I wrote a couple of weeks ago about the struggle to expand rights and inclusion of the LGBT community and referenced the famous quote from former First Lady Eleanor Roosevelt, “Where, after all, do universal rights begin? In small places, close to home – so close and so small that they cannot be seen on any maps of the world.” I wrote this about a new non-discrimination policy in a small town called Vicco, Kentucky, but it turns out I could have been looking even closer to home. In just the last few weeks my own alma mater, Vassar College in Poughkeepsie, New York, has become a flashpoint in the struggle against hatred and discrimination.
Early last week the Westboro Baptist Church, which has made its mark by spreading a message of hate toward the LGBT community at schools, churches and even soldiers’ funerals, announced its intentions to protest at Vassar on February 28th. The WBC’s statement not only made clear their opposition to Vassar’s acceptance of LGBT students, but also derided its academic pursuits and insulted its history as a woman’s college. All things that I, as a Vassar alum, am proud of.
Responding to the WBC, however, can be tricky. The Supreme Court ruled in 2011 that the church had the right to conduct its protests. The RAC welcomed this ruling as a reinforcement of our First Amendment rights to free speech and freedom of religion, rights that have been critical to the Jewish community’s (and the Vassar community’s) survival. Moreover, dramatic and public counter-protests are frequently what the WBC wants as it affords them publicity and gives their actions more validity.

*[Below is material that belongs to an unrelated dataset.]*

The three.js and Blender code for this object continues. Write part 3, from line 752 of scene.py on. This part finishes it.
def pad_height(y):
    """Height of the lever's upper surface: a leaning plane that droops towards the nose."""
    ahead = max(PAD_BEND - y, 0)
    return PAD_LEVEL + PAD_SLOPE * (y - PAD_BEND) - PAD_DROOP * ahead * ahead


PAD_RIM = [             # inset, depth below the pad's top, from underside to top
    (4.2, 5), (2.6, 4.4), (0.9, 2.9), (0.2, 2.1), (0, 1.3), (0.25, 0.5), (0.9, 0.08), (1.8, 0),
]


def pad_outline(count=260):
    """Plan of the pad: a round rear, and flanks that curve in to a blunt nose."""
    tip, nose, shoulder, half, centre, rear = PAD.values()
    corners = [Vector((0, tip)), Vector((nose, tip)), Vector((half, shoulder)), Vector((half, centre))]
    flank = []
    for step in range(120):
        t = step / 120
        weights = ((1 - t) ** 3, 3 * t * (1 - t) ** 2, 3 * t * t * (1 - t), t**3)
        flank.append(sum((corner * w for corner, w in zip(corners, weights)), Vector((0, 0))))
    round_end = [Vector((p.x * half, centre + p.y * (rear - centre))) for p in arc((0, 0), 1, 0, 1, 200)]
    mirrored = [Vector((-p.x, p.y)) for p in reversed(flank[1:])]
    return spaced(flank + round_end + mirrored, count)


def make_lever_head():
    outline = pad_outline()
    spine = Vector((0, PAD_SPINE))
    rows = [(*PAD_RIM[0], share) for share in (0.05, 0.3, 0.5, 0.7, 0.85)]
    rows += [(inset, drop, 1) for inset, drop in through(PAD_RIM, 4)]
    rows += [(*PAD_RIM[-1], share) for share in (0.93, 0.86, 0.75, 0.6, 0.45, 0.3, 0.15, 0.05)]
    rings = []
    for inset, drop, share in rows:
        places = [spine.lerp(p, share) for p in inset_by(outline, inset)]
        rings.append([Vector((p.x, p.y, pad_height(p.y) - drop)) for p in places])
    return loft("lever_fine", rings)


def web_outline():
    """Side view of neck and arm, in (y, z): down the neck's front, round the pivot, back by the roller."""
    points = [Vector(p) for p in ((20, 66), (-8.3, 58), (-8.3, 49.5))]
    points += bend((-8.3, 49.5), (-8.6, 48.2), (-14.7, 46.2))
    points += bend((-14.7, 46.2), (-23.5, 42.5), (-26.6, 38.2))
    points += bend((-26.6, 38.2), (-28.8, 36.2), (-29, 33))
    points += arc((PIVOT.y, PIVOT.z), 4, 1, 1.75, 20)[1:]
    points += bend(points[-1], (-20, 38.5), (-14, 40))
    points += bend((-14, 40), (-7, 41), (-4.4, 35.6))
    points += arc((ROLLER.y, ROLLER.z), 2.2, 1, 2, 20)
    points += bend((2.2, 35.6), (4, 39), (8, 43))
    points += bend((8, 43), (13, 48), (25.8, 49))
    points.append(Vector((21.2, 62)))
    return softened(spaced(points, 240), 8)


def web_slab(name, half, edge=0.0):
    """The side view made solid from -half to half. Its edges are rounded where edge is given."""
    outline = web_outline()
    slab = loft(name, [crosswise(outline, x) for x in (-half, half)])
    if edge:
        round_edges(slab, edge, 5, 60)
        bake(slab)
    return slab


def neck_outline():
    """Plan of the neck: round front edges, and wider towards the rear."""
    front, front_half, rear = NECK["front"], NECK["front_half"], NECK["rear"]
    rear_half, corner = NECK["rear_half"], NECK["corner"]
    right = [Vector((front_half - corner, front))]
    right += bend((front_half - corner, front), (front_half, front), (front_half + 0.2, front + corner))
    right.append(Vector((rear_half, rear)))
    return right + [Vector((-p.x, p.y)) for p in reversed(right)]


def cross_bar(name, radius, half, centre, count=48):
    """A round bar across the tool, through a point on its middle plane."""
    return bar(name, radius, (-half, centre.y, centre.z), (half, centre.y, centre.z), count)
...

However the Vassar community’s response, I believe, has been remarkably meaningful and productive. A coalition of concerned students, staff, faculty and administration formed to help coordinate a response; currently they are planning community discussions, reaching out to the students at the nearby West Point Military Academy (WBC will protesting Norman Schwarzkopf’s funeral on the same day), and coordinating a counter-effort fundraiser. The leadership of this coalition hopes to take this coalition – now formally DoSomethingVC – and this method of organizing into the future in order to ensure proactive responses to issues confronting the community.

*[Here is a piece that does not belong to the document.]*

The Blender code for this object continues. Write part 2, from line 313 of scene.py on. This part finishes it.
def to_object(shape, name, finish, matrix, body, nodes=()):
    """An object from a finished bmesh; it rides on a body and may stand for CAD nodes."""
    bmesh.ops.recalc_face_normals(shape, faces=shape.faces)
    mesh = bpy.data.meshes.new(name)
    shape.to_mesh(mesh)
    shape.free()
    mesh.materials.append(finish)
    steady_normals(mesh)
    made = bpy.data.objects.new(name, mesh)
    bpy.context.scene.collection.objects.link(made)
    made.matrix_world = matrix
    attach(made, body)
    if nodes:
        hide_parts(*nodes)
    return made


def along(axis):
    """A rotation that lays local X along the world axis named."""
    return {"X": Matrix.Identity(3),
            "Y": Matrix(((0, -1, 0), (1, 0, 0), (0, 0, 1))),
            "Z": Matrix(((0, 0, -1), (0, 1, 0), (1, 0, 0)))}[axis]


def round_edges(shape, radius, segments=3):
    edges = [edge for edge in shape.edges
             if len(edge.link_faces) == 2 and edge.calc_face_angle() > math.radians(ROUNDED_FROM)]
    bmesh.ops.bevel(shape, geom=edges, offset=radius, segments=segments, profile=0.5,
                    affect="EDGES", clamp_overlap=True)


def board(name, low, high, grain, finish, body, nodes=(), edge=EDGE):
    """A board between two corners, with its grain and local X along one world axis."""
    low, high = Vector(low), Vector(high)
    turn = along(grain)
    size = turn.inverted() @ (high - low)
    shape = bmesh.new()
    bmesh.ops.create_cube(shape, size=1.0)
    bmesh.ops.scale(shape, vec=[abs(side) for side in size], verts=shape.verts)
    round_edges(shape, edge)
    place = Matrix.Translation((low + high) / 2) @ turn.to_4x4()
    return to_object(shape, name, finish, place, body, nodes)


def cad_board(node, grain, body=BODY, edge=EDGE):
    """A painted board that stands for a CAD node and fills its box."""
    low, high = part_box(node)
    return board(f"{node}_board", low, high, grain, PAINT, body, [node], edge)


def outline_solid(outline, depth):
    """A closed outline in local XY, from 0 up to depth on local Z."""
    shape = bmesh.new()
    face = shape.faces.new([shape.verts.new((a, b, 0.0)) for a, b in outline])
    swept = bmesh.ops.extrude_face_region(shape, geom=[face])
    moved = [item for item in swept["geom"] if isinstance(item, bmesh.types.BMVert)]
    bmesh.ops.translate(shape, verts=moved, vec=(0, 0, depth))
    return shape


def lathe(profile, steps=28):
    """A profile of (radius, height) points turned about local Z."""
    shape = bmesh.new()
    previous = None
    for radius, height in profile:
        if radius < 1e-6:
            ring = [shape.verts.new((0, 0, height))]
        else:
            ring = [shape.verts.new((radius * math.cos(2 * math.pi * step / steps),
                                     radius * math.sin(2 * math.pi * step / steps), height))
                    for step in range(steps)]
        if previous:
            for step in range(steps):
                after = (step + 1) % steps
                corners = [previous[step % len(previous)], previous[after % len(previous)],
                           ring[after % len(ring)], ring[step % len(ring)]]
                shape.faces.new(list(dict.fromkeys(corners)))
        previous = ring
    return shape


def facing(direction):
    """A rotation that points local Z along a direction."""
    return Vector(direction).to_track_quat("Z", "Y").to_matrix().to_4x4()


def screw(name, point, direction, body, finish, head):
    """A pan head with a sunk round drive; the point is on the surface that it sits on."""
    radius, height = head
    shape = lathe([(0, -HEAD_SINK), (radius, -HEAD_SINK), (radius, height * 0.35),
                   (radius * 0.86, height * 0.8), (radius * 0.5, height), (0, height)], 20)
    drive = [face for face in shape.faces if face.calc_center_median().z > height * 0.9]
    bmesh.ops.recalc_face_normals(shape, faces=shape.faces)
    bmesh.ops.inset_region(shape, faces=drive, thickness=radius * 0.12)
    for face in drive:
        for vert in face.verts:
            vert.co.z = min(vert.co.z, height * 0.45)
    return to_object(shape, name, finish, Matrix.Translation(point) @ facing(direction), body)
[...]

The Vassar community set out to raise $100 dollars for a LGBT rights group for each of the forty-five minutes the WBC plans to protest. As of today they had raised over $80,000 (nearly $2,000 per minute) for The Trevor Project, a crisis intervention and suicide prevention group focused on LGBT youth (and a coalition partner of the RAC’s). Contributors include everyone from students and faculty, to the acting president of the college to alumna, to trustee Lisa Kudrow. Most of the donations have been small, ten to twenty-five dollars. Building off of this initial fundraising success, the coalition has decided to start fundraising for the local chapter of GLSEN and the Ali Forney Center, an anti-homelessness group that focuses on LGBT youth in New York City.
The Religious Action Center has produced a guide for addressing visits from the Westboro Baptist Church. Vassar’s response is emblematic of the productive communal discussion, show of support for the LGBT community and counter-fundraising that we encourage in our communities. I commend my friends and colleagues still at Vassar on their work and am proud to see that the rosy dawn of enlightenment still manages to outshine our sometimes grey world.